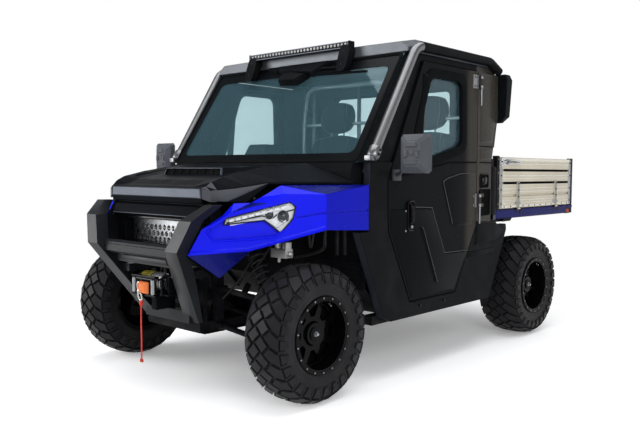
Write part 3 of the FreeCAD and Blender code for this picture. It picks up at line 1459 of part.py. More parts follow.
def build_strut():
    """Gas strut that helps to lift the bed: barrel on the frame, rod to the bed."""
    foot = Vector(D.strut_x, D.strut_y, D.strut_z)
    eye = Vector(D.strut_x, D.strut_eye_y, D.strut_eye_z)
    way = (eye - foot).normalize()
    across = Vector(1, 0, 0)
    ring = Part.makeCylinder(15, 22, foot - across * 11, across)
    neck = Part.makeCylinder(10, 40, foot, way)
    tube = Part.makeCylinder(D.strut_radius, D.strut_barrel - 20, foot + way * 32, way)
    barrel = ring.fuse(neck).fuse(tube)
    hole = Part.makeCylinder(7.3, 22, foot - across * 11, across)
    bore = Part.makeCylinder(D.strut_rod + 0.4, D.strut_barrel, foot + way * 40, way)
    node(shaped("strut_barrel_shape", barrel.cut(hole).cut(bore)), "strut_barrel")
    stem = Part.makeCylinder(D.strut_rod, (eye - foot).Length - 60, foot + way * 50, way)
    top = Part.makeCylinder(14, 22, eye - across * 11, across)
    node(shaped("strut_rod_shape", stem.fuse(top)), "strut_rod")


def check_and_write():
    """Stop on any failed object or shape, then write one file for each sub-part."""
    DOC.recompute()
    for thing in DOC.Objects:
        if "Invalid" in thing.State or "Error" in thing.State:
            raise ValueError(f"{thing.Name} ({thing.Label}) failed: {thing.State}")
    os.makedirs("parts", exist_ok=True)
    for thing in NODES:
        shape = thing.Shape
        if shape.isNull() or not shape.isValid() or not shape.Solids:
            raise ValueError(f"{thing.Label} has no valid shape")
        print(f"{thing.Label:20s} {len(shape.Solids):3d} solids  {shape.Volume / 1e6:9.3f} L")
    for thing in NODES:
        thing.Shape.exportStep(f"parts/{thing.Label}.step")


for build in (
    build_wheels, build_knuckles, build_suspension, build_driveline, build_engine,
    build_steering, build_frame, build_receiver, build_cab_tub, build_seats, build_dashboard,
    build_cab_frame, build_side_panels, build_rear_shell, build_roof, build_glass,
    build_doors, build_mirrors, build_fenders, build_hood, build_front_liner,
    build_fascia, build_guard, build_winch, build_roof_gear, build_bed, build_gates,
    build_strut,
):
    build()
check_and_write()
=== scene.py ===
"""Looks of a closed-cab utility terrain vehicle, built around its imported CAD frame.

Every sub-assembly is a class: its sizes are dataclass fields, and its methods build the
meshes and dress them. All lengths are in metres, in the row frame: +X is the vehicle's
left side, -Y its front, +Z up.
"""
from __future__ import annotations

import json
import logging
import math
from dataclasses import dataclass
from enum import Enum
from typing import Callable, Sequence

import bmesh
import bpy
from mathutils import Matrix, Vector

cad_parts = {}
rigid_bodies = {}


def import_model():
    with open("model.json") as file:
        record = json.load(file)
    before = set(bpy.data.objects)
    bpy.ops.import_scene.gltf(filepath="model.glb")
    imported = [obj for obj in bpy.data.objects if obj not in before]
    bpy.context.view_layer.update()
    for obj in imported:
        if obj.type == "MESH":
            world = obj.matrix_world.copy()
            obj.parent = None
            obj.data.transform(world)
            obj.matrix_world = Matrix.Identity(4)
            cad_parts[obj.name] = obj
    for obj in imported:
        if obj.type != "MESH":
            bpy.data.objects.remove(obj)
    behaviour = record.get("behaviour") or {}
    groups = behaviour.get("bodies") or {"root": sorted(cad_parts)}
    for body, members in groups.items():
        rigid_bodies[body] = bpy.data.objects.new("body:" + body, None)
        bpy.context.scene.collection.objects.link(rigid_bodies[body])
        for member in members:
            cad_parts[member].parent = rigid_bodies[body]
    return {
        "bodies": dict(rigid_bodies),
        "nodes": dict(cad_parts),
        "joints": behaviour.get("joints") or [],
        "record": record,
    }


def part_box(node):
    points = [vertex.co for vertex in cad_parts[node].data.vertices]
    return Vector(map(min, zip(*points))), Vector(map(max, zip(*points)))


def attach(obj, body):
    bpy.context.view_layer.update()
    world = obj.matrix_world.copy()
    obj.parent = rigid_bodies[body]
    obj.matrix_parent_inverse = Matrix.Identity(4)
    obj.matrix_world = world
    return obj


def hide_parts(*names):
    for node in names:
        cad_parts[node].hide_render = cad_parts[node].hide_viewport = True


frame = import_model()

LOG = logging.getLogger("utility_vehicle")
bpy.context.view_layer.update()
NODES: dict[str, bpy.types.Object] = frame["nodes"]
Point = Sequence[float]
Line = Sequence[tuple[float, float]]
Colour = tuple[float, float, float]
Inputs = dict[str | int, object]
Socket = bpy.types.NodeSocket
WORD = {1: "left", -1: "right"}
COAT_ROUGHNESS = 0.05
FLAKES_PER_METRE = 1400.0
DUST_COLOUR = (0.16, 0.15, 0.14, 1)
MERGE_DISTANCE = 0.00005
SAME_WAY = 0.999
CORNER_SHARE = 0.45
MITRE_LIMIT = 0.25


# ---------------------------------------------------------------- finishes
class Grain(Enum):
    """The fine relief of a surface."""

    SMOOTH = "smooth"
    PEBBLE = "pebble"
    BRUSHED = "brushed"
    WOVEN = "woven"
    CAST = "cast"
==
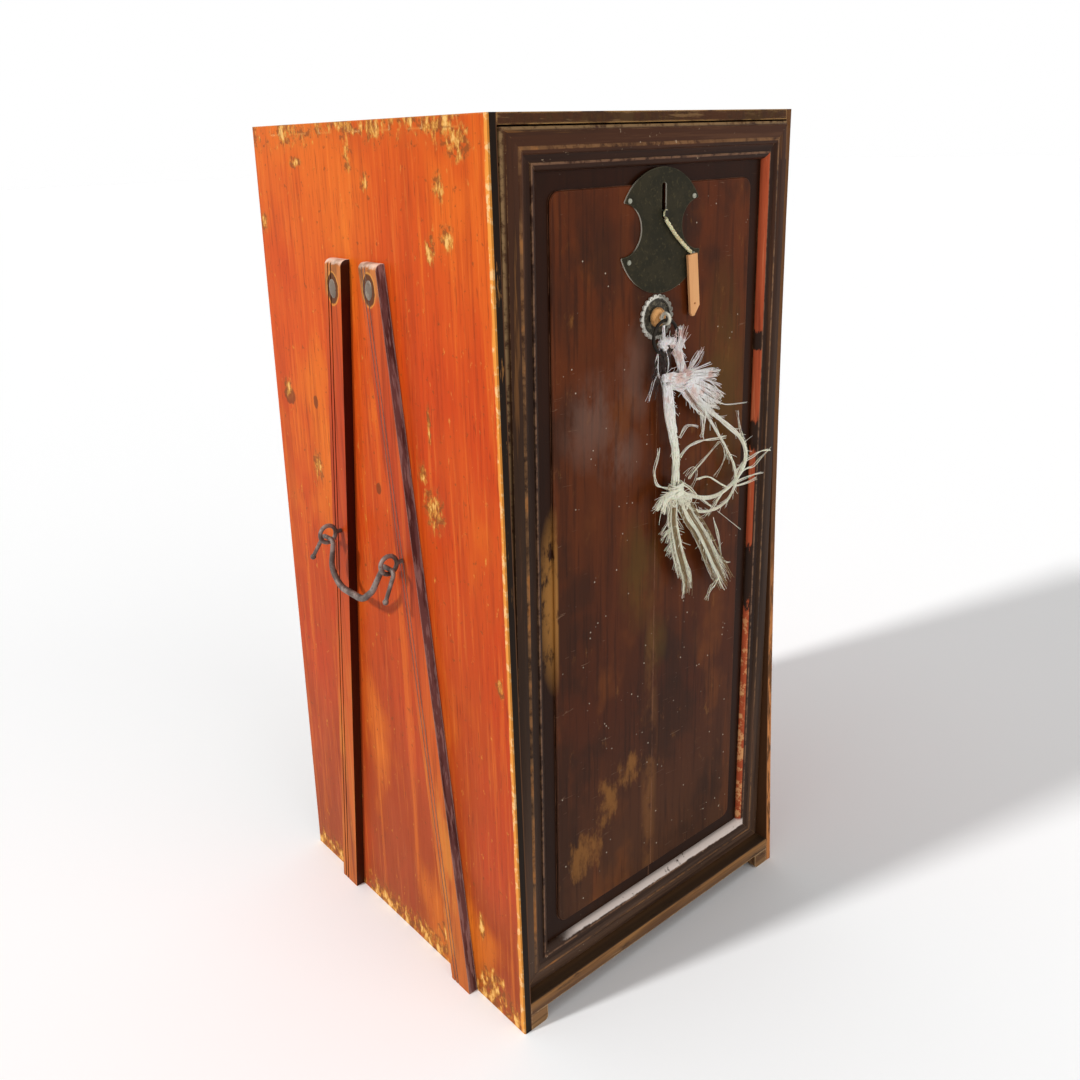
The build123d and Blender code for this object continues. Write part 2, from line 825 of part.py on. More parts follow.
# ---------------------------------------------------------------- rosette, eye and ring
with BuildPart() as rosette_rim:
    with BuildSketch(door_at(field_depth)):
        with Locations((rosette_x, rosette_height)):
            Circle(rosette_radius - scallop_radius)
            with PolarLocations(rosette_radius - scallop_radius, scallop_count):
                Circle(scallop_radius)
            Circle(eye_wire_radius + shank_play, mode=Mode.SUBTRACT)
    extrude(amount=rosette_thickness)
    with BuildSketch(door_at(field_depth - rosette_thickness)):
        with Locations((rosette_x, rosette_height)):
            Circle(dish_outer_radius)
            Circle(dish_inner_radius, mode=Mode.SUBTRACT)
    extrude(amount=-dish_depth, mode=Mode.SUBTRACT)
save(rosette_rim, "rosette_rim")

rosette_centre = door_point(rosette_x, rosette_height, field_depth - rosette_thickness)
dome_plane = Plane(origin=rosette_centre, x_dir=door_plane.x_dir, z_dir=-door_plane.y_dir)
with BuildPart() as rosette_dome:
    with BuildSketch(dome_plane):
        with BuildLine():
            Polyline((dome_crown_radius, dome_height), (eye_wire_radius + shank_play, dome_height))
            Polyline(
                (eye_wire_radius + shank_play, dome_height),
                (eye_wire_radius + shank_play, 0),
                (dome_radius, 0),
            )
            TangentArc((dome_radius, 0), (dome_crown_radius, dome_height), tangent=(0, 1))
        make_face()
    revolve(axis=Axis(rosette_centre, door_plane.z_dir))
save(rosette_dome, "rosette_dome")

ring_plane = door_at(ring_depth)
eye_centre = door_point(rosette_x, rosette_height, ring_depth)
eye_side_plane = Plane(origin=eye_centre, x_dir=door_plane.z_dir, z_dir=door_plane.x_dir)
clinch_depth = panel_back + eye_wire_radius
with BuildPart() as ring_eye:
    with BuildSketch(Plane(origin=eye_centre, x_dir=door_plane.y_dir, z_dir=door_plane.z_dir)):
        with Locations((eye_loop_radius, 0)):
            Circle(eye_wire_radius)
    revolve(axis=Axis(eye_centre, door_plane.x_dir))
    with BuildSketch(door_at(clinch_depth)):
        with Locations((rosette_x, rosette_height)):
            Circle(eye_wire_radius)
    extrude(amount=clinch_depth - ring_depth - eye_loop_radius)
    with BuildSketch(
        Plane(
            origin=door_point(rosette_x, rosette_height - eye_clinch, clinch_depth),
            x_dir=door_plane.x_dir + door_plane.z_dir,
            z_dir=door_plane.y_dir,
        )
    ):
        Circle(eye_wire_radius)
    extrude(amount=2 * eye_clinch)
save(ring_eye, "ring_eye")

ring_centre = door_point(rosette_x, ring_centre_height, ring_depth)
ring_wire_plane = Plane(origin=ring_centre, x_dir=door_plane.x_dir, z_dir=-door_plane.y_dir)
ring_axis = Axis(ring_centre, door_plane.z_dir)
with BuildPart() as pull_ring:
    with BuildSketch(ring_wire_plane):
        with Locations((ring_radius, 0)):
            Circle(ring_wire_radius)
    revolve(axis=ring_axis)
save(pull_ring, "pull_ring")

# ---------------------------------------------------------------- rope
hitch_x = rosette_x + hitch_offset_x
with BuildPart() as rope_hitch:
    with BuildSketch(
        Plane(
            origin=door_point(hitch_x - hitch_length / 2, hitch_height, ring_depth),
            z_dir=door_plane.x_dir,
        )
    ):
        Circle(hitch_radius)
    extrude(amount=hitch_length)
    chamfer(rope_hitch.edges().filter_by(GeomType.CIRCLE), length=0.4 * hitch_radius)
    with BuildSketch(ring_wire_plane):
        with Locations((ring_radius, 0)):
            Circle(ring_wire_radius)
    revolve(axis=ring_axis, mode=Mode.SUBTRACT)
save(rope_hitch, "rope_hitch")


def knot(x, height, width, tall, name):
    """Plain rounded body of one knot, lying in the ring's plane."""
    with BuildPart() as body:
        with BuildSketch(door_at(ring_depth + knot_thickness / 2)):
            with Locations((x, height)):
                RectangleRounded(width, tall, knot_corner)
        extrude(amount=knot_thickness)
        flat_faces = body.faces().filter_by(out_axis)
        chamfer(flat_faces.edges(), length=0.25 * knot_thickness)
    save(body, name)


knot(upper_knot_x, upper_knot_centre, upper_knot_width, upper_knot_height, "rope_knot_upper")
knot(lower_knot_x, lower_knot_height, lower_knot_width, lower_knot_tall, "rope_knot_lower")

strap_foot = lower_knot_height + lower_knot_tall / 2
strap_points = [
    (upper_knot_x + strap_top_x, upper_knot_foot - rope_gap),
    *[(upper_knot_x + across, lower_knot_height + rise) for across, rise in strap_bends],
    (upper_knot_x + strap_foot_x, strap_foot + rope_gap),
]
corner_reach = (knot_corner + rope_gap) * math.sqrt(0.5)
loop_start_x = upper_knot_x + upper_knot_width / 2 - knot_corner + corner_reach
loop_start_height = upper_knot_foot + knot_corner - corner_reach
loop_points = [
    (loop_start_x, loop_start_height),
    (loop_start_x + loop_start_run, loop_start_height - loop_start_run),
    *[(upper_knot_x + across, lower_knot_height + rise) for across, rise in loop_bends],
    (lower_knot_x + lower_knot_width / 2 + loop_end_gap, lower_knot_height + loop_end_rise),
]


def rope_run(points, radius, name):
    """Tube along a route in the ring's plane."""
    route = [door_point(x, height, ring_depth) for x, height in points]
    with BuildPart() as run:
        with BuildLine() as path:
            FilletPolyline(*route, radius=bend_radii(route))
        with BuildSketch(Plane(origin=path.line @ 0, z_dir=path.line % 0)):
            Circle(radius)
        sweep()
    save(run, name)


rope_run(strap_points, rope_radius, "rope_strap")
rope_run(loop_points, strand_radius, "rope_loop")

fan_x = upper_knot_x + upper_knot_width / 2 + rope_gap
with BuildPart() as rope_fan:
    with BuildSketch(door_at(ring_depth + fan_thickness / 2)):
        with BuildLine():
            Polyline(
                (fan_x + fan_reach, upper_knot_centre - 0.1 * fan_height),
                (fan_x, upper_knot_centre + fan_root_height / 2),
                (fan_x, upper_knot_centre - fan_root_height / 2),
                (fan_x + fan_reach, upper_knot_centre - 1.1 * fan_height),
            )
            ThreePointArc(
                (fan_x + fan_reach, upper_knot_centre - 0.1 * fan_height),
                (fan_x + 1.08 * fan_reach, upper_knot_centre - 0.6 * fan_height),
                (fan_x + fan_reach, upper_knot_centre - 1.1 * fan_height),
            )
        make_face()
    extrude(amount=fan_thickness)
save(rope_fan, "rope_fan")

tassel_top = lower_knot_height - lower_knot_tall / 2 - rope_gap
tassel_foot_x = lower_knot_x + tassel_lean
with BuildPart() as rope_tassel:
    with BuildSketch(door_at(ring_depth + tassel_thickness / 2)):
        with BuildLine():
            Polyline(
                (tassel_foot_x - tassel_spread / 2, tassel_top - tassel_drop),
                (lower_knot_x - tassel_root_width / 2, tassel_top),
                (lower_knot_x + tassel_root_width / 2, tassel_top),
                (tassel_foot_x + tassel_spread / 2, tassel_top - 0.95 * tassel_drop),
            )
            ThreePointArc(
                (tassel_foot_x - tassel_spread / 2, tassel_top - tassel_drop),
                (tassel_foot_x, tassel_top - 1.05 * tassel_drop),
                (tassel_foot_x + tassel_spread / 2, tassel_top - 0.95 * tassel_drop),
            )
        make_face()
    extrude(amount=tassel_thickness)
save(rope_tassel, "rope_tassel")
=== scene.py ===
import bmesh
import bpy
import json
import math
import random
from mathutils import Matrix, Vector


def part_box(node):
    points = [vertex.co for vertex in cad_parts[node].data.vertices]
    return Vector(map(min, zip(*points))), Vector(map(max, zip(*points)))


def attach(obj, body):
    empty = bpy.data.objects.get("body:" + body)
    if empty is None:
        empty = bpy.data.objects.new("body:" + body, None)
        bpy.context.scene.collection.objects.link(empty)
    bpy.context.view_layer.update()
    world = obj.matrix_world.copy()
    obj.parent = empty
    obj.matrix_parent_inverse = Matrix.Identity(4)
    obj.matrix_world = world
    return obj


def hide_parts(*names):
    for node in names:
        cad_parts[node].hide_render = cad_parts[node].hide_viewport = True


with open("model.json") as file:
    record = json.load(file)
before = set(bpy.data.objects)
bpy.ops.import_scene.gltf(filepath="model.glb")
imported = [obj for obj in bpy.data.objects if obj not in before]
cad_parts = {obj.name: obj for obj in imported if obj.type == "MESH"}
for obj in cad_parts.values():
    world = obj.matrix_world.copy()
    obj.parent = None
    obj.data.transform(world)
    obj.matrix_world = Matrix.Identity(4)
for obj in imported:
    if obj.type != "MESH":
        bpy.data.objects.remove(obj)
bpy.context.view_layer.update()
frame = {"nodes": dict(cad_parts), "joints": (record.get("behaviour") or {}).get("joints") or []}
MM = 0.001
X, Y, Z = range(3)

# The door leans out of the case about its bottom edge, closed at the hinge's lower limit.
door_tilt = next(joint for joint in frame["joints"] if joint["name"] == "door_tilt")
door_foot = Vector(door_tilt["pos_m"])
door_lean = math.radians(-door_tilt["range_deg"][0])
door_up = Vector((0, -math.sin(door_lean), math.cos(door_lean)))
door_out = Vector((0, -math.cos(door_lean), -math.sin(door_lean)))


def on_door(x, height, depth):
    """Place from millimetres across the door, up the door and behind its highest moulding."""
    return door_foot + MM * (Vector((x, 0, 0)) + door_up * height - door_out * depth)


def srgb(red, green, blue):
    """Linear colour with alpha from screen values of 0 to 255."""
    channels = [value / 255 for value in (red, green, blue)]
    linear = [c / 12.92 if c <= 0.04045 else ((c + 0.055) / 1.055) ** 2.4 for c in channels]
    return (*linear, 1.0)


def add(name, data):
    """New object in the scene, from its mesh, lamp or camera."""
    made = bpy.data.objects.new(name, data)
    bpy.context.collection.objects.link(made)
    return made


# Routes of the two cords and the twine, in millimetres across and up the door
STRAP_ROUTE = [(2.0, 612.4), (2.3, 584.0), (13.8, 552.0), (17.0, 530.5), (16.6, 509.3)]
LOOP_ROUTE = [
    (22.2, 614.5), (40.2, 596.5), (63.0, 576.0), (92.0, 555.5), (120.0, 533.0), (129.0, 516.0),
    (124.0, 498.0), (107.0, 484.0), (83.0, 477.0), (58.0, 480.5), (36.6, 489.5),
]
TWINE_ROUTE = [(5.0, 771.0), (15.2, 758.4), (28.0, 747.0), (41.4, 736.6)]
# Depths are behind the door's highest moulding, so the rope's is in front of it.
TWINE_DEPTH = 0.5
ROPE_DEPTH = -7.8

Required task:
Look through the material above and print exactly the lines from the one containing "tassel_foot_x = lower_knot_x + tassel_lean" to the one containing "obj.parent = empty", both included, and nothing more.

The answer:
tassel_foot_x = lower_knot_x + tassel_lean
with BuildPart() as rope_tassel:
    with BuildSketch(door_at(ring_depth + tassel_thickness / 2)):
        with BuildLine():
            Polyline(
                (tassel_foot_x - tassel_spread / 2, tassel_top - tassel_drop),
                (lower_knot_x - tassel_root_width / 2, tassel_top),
                (lower_knot_x + tassel_root_width / 2, tassel_top),
                (tassel_foot_x + tassel_spread / 2, tassel_top - 0.95 * tassel_drop),
            )
            ThreePointArc(
                (tassel_foot_x - tassel_spread / 2, tassel_top - tassel_drop),
                (tassel_foot_x, tassel_top - 1.05 * tassel_drop),
                (tassel_foot_x + tassel_spread / 2, tassel_top - 0.95 * tassel_drop),
            )
        make_face()
    extrude(amount=tassel_thickness)
save(rope_tassel, "rope_tassel")
=== scene.py ===
import bmesh
import bpy
import json
import math
import random
from mathutils import Matrix, Vector


def part_box(node):
    points = [vertex.co for vertex in cad_parts[node].data.vertices]
    return Vector(map(min, zip(*points))), Vector(map(max, zip(*points)))


def attach(obj, body):
    empty = bpy.data.objects.get("body:" + body)
    if empty is None:
        empty = bpy.data.objects.new("body:" + body, None)
        bpy.context.scene.collection.objects.link(empty)
    bpy.context.view_layer.update()
    world = obj.matrix_world.copy()
    obj.parent = empty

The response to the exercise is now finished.